Herbalist lifted her arm gently and felt the thin, sagging skin. Carefully he examined the dark spots on the backs of her hands. “Do you still have teeth?” he asked.
“Some,” she said, and showed him.
“And your eyes? Ears?”
She could still see and hear.
“So,” Herbalist said with a smile, “you can’t dance or chew meat. But if you can hear the birds sing and watch the wind in the leaves, then you still have much pleasure left.
“Your time is limited now, though,” he told her, “so you should enjoy everything you can. That’s what I do. I think I must be as old as you. I have the same aches.” He wrapped the dried barks for her, and she placed them in her carrying basket.
“I’ll see you at the feast,” he said as she turned to go. “We can watch the dancing and remember our young years. There is pleasure in that.”
Claire thanked him, leaned on her cane, and continued down the path to her small cottage. In the distance she could hear some young boys shouting as they played some sort of game with a ball. Perhaps one was Gabe. She rarely found him at games, lately, though; most often he was alone in the clearing near the river, hammering away on the misshapen vessel that he called his boat. Claire often stood hidden in the trees and watched him at work. In a way she admired his dedication to the odd project. But it saddened and puzzled her, his wish to be gone.
When she had entered the village for the first time, like so many others, she had been welcomed, years before. The fragility of old age was new to her then, and it had still startled her when she rose in the morning with her bones aching and stiff. The memory of running, climbing, even dancing, was alive and throbbing within her, but frailty made her hobble and limp.

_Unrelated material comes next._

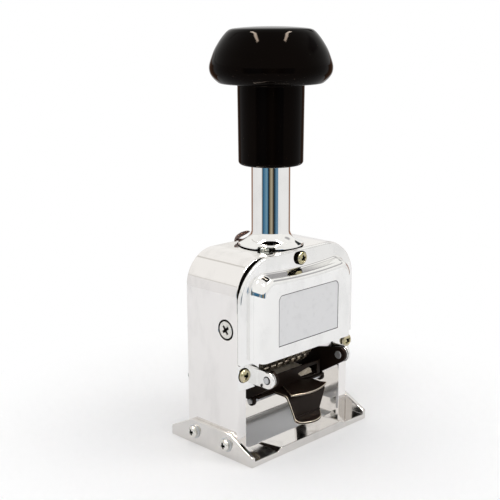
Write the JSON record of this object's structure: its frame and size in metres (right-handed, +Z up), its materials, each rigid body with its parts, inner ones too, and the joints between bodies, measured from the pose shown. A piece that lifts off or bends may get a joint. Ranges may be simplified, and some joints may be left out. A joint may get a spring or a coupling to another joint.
{
  "type": "numbering machine",
  "caption": "Hand numbering machine: a sprung push knob lowers a row of number wheels through the base while the ink pad holder swings clear.",
  "frame": {"origin": "centre of the footprint on the paper, under the axis of the push knob", "axes": "+X to the right seen from the front, -Y towards the user, +Z up along the plunger"},
  "size_m": [0.0758, 0.0509, 0.1706],
  "materials": {
    "chrome_sheet": "mirror",
    "chrome_neck": "mirror",
    "zinc_screw": "yellow zinc",
    "bright_steel": "ground",
    "blued_steel": "satin black",
    "wheel_metal": "oiled",
    "knob_plastic": "glossy",
    "buffer_rubber": "matt",
    "pad_felt": "felt"
  },
  "bodies": {
    "frame": {"base_plate": "chrome_sheet", "outer_frame": "chrome_sheet", "front_cover": "chrome_sheet", "back_cover": "chrome_sheet", "neck_tube": "chrome_neck", "neck_nut": "bright_steel", "cover_screws": "zinc_screw", "side_screws": "zinc_screw", "base_screws": "zinc_screw", "base_washers": "bright_steel", "ear_left": "chrome_sheet", "ear_right": "chrome_sheet", "ear_screws": "zinc_screw", "pivot_pins": "bright_steel", "pivot_washers": "bright_steel", "guide_rail_left": "bright_steel", "guide_rail_right": "bright_steel", "selector_pin": "zinc_screw", "return_spring": "bright_steel"},
    "plunger": {"knob": "knob_plastic", "plunger_rod": "bright_steel", "rod_nut": "bright_steel", "stop_washer": "buffer_rubber", "yoke": "bright_steel", "wheel_axle": "bright_steel", "axle_clips": "zinc_screw", "detent_comb": "wheel_metal"},
    "pawls": {"pawl_frame": "wheel_metal"},
    "holder": {"pad_holder": "blued_steel", "holder_pin": "bright_steel"},
    "tray": {"pad_tray": "blued_steel", "ink_pad": "pad_felt"},
    "lock": {"lock_ring": "bright_steel"},
    "selector": {"selector_lever": "chrome_sheet"},
    "wheel_1": {"number_wheel_1": "wheel_metal"},
    "wheel_2": {"number_wheel_2": "wheel_metal"},
    "wheel_3": {"number_wheel_3": "wheel_metal"},
    "wheel_4": {"number_wheel_4": "wheel_metal"},
    "wheel_5": {"number_wheel_5": "wheel_metal"},
    "wheel_6": {"number_wheel_6": "wheel_metal"},
    "wheel_7": {"number_wheel_7": "wheel_metal"}
  },
  "joints": [
    {"name": "plunger_slide", "type": "slide", "parent": "frame", "child": "plunger", "axis": [0, 0, -1], "range_m": [0, 0.027], "stiffness_N_per_m": 250, "springref_m": -0.02, "deforming": ["return_spring"]},
    {"name": "pawl_rock", "type": "hinge", "parent": "plunger", "child": "pawls", "pos_m": [0, 0, 0.0395], "axis": [-1, 0, 0], "range_deg": [0, 36]},
    {"name": "holder_swing", "type": "hinge", "parent": "frame", "child": "holder", "pos_m": [0, -0.021, 0.0328], "axis": [-1, 0, 0], "range_deg": [0, 86]},
    {"name": "tray_pull", "type": "slide", "parent": "holder", "child": "tray", "axis": [0, -1, 0], "range_m": [0, 0.018]},
    {"name": "lock_turn", "type": "hinge", "parent": "frame", "child": "lock", "pos_m": [0, 0, 0.0816], "axis": [0, 0, 1], "range_deg": [0, 10]},
    {"name": "selector_turn", "type": "hinge", "parent": "frame", "child": "selector", "pos_m": [0, 0.0154, 0.06], "axis": [0, 1, 0], "range_deg": [-40, 40]},
    {"name": "wheel_1_turn", "type": "hinge", "parent": "plunger", "child": "wheel_1", "pos_m": [0, 0, 0.0395], "axis": [1, 0, 0], "continuous": true},
    {"name": "wheel_2_turn", "type": "hinge", "parent": "plunger", "child": "wheel_2", "pos_m": [0, 0, 0.0395], "axis": [1, 0, 0], "continuous": true},
    {"name": "wheel_3_turn", "type": "hinge", "parent": "plunger", "child": "wheel_3", "pos_m": [0, 0, 0.0395], "axis": [1, 0, 0], "continuous": true},
    {"name": "wheel_4_turn", "type": "hinge", "parent": "plunger", "child": "wheel_4", "pos_m": [0, 0, 0.0395], "axis": [1, 0, 0], "continuous": true},
    {"name": "wheel_5_turn", "type": "hinge", "parent": "plunger", "child": "wheel_5", "pos_m": [0, 0, 0.0395], "axis": [1, 0, 0], "continuous": true},
    {"name": "wheel_6_turn", "type": "hinge", "parent": "plunger", "child": "wheel_6", "pos_m": [0, 0, 0.0395], "axis": [1, 0, 0], "continuous": true},
    {"name": "wheel_7_turn", "type": "hinge", "parent": "plunger", "child": "wheel_7", "pos_m": [0, 0, 0.0395], "axis": [1, 0, 0], "continuous": true}
  ],
  "couplings": [
    {"joint": "holder_swing", "follows": "plunger_slide", "rad_per_m": 55.582},
    {"joint": "pawl_rock", "follows": "plunger_slide", "rad_per_m": 23.261}
  ]
}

She had seen her son for the first time, in this place, when he was a child of eight or nine. She remembered that day. He ran along the path near the cottage to which she had been assigned, calling to his friends, laughing, his unkempt hair bright in the sunlight. “Gabe!” she heard a boy call; but she would have known him without hearing it. It was the same smile she remembered, the same silvery laugh.
She had moved forward in that moment, intending to rush to him, to greet and embrace him. Perhaps she would make the silly face, the one with which they had once mimicked each other. But when she started eagerly toward him, she forgot her own weakness; her dragging foot caught on a stone and she stumbled clumsily. Quickly she righted herself, but in that moment she saw him glance toward her, then look away in disinterest. As if looking through his eyes, she perceived her own withered skin, her sparse gray hair, the awkward gait with which she moved. She stayed silent, and turned away, thinking.
Did he need to know, after all? He appeared to be a happy child. If she were to make herself known, to tell her unbelievable story, he would be stunned, uncomprehending. His friends might taunt him. Perhaps he would reject her. Or worse—perhaps he would feel obligated to tend her in her remaining days. His carefree life would be interrupted. She would be a burden, an embarrassment.